John O'Toole, writing in The Wargamer, noted that at that time, there had only been two other games about the Battle of the Wilderness, both by Simulations Publications Inc. (SPI), one quite large and the other quite small; O'Toole felt that both had "fallen flat." But O'Toole was not convinced that this latest attempt was any better, writing, "Simulations Canada's game, in filling the gap [between large and small], has nonetheless done it in a way curiously reminiscent of SPI — it is more educational than entertaining." On the plus side, O'Toole found the Order of Battle "impressive", and the game map to be "strikingly accurate," although he did note that the brown hex numbers against the brown of wilderness hexes made "identification difficult for any but eagles looking for food." O'Toole thought this was a good game as a historical simulation, but not an especially enjoyable game, commenting, "A sizeable segment of the wargaming world would not care to sit watching two hordes widdle each other gradually into exhaustion. I would advise the Beer 'n' Pretzel Club to pass this one by.
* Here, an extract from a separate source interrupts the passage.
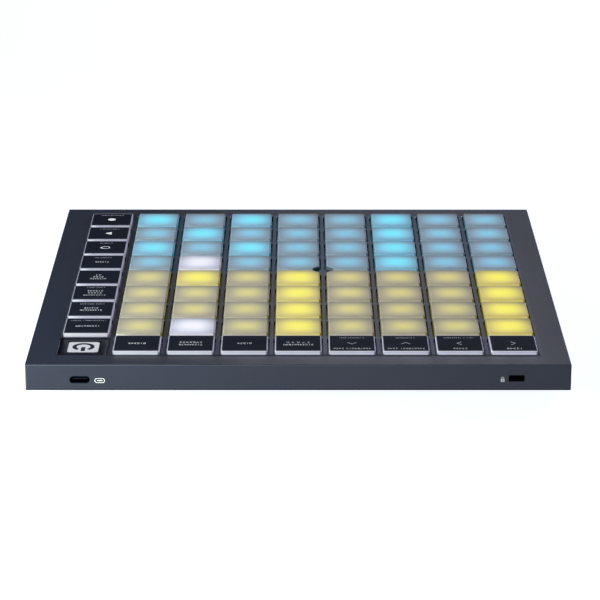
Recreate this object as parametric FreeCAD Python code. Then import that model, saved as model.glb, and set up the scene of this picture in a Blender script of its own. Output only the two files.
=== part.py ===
import FreeCAD, Part
import math
import os

# Square pad controller, in millimetres. +Z is up and z = 0 is the surface it
# stands on. The origin is the bottom centre. The player sits at -Y and looks
# along +Y, so +X is the player's right. The rear wall, with the USB-C socket
# and the lock slot, is at +Y.

V = FreeCAD.Vector
os.makedirs("parts", exist_ok=True)

# ---------------------------------------------------------------- dimensions
BODY = 241.0            # case width and depth
BODY_R = 0.5            # plan radius of the case corners
FOOT_H = 3.2            # feet below the base
WALL_H = 12.0           # base underside to panel top
KEY_PROUD = 1.8         # keys above the panel

Z_BASE = FOOT_H
Z_PANEL = FOOT_H + WALL_H
Z_KEY = Z_PANEL + KEY_PROUD

WALL = 2.0              # side wall thickness
PANEL = 2.0             # panel thickness
EDGE_R = 0.35           # round on the panel's outer edge
LOW_EDGE_R = 0.2        # round on the walls' lower edge
BASE_GAP = 0.2          # between the walls and the base cover set in them

PITCH = 24.1            # key to key, both ways
N = 9                   # keys along each side of the grid
KEY = 20.8              # cap width
KEY_R = 1.0             # plan radius of the cap corners
OPENING = 22.1          # opening width
OPENING_R = 1.1
FLARE = 0.2             # small chamfer round each opening
PAD_TOP_R = 0.8         # round on a pad's rim
FKEY_TOP_R = 0.5        # round on a function key's rim
CENTRE_CUT = 3.1        # cut corner of the four middle pads

FLANGE = 22.9           # flange that stops the key under the panel
FLANGE_T = 0.9
FLANGE_GAP = 0.2        # under the panel
FLANGE_CUT = 2.0        # cut corners, room for the screw posts
PLUNGER = 17.2          # square ring that presses the film
PLUNGER_IN = 12.0       # light well inside it
TRAVEL = 1.0            # key travel
PRESS_GAP = 0.15        # plunger to film with the key fully down
WELL_TOP = 13.4         # ceiling of the light well

BOARD_Z = 7.2           # underside of the board
BOARD_T = 1.6
BOARD = 232.0
FILM_T = 0.25
FILM = 230.0
WEB_T = 1.2
WEB_OPENING = 18.2

LED = (3.5, 2.8, 1.0)
FILM_HOLE = 5.2

SCREW_R = 1.1
SCREW_HEAD_R = 2.2
SCREW_HEAD_H = 1.3
PILOT_R = 0.95
EDGE_POST_R = 2.75      # posts along the edges
INNER_POST_R = 1.85     # posts between the keys
EDGE_POST = 112.6

USB_X = 96.4
USB_Z = 8.1
USB_SLOT = (8.8, 3.0)   # opening in the rear wall
USB_SHELL = (8.94, 3.16)
USB_SHELL_T = 0.3
USB_FRONT = 119.6       # front of the socket's shell
USB_LEN = 7.3

LOCK_X = -96.4
LOCK_Z = 8.8
LOCK_SLOT = (7.0, 3.0)
LOCK_PLATE = (16.0, 1.2, 6.2)

WINDOW = 21.8           # dark frame in the corner opening
WINDOW_DROP = 0.3       # below the panel
LIGHT = 13.7            # lit plate in the frame
LIGHT_R = 1.3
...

The exciting Lee at the Crossroads system, like the Army of the Potomac, was not used to its best advantage in The Wilderness." O'Toole concluded, "The historian will marvel at the incohesive nature of the battle, the gamer will weary of the chaos ... The Civil War student will find this a worthwhile addition to his library, and its exploration rewarding."

In a retrospective review in Issue 10 of Simulacrum, Brian Train noted, "Casualties are tracked by a roster system, which provides a certain amount of limited intelligence, but the confused nature of the historical battle, which was a series of isolated ambushes and almost accidental firefights, might have been served better by a system of inverted counters."